Things got tough after that. I didn’t cull from about 10am until the last 20 minutes before I had to run back to weigh-in. Then I hooked up with a 2 ½ pounder on the Brat. It jumped, shook it’s had, and threw it back at me. On the next corner, though, I caught one almost as big, and immediately had to go. My timing was dead on – I just ran out of time to execute. My 9-01 did not allow me to fish on Sunday. I missed the cut by an ounce, although with the way the tiebreakers worked I really would’ve needed two more ounces.
Despite the near miss, I was super-satisfied with this tournament. I like the Sabine a LOT better now, and I got some good points. While I’m pretty far out of the AOY race, it helped me to solidify my chances of making next year’s Classic, which is my number one goal right now. Next up we’re headed to La Crosse, where I won in 2016, and I’d love to keep the momentum rolling
The Rapala Brat did a lot of my heavy lifting in this event. Even though I was fishing fairly shallow, I used the model that dives to 6 feet. It has a big bill which enables it to come through cover better, and with short casts and the rod tip held up I could keep it in the strike zone. It’s a small bait that comes through cover well, which makes it a deadly tool on river systems like the Sabine. I fished it on a 7-foot medium-heavy Bass Pro Crankin’ Stick paired with a Johnny Morris Platinum reel (6.8:1) and 14 lb. XPS fluorocarbon.

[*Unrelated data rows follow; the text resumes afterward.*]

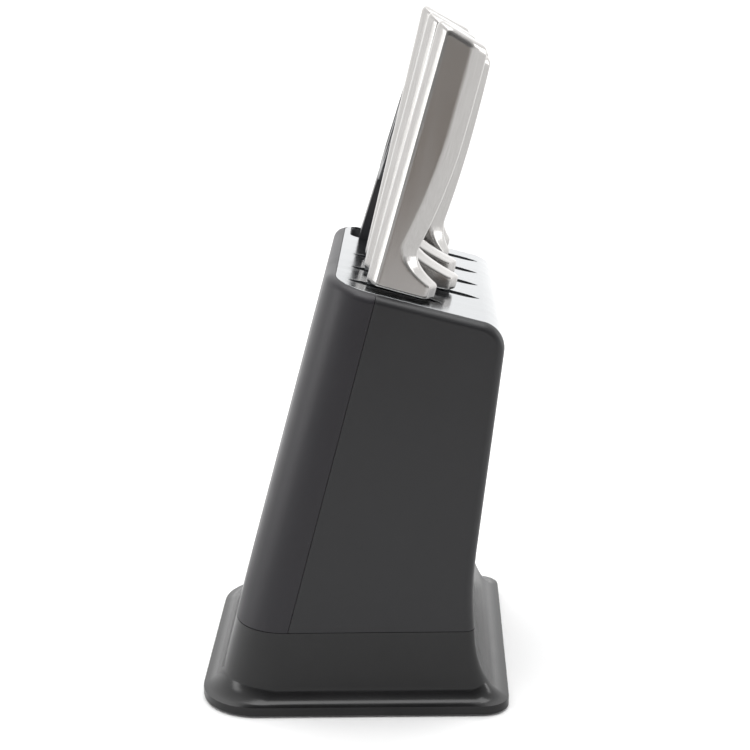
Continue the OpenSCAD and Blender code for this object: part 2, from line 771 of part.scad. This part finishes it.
// Upright loop of half-width a and half-height b with round ends
module loop_plan(a, b) {
    translate([0, b - a]) circle(a);
    translate([0, a - b]) circle(a);
    translate([-a, a - b]) square([2 * a, 2 * (b - a)]);
}

// The leaf's shank lies in a pocket of its grip
module leaf_pocket(s, x0) {
    translate([x0 - 0.02, s > 0 ? 1.5 : -7.5, grip_low - 1]) cube([leaf_t + 0.04, 6, 15.1 - grip_low]);
}

module shears_near_blade() { color(blade_steel) on_shears() leaf(-1, -leaf_t - leaf_gap / 2); }
module shears_near_grip() {
    color(dark_plastic) on_shears() difference() {
        grip(-1, near_loop_w);
        leaf_pocket(-1, -leaf_t - leaf_gap / 2);
    }
}
module shears_far_blade() { color(blade_steel) on_shears() leaf(1, leaf_gap / 2); }
module shears_far_grip() {
    color(dark_plastic) on_shears() difference() {
        grip(1, far_loop_w);
        leaf_pocket(1, leaf_gap / 2);
    }
}

// Rivet through both leaves, with a low head on each side
module shears_pivot() {
    head = 1.0;
    span = 2 * leaf_t + leaf_gap;
    color(blade_steel) on_shears() translate([-span / 2 - head, 0, -pivot_depth]) rotate([0, 90, 0]) {
        cylinder(r = 4, h = head);
        cylinder(r = shears_pivot_r, h = span + 2 * head);
        translate([0, 0, span + head + 0.05]) cylinder(r = 4, h = head - 0.05);
    }
}

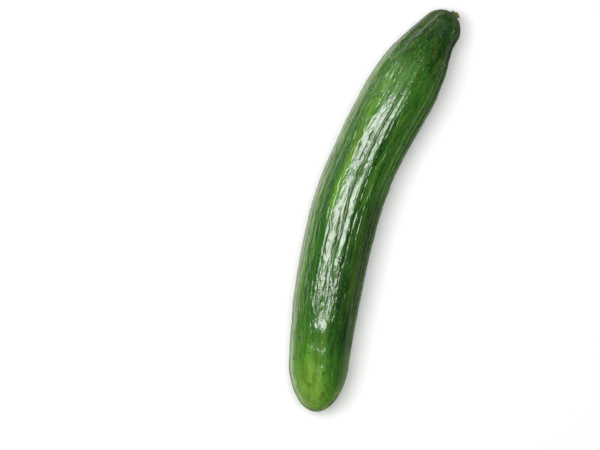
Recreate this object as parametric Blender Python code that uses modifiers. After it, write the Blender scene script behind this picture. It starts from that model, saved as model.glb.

Since I stayed close for the entirety of the tournament, I didn’t really test my boat’s capabilities, but I did put my Ultrex to the test. I’m guessing that I made more casts than in any Elite Series tournament I’ve fished. In fact, sometimes when I could’ve put the boat up on plane to make a short run I ended up idling, just so I could take a break and drink some water. The Ultrex makes me more efficient when I’m casting, and I’m not sure how we ever lived without it.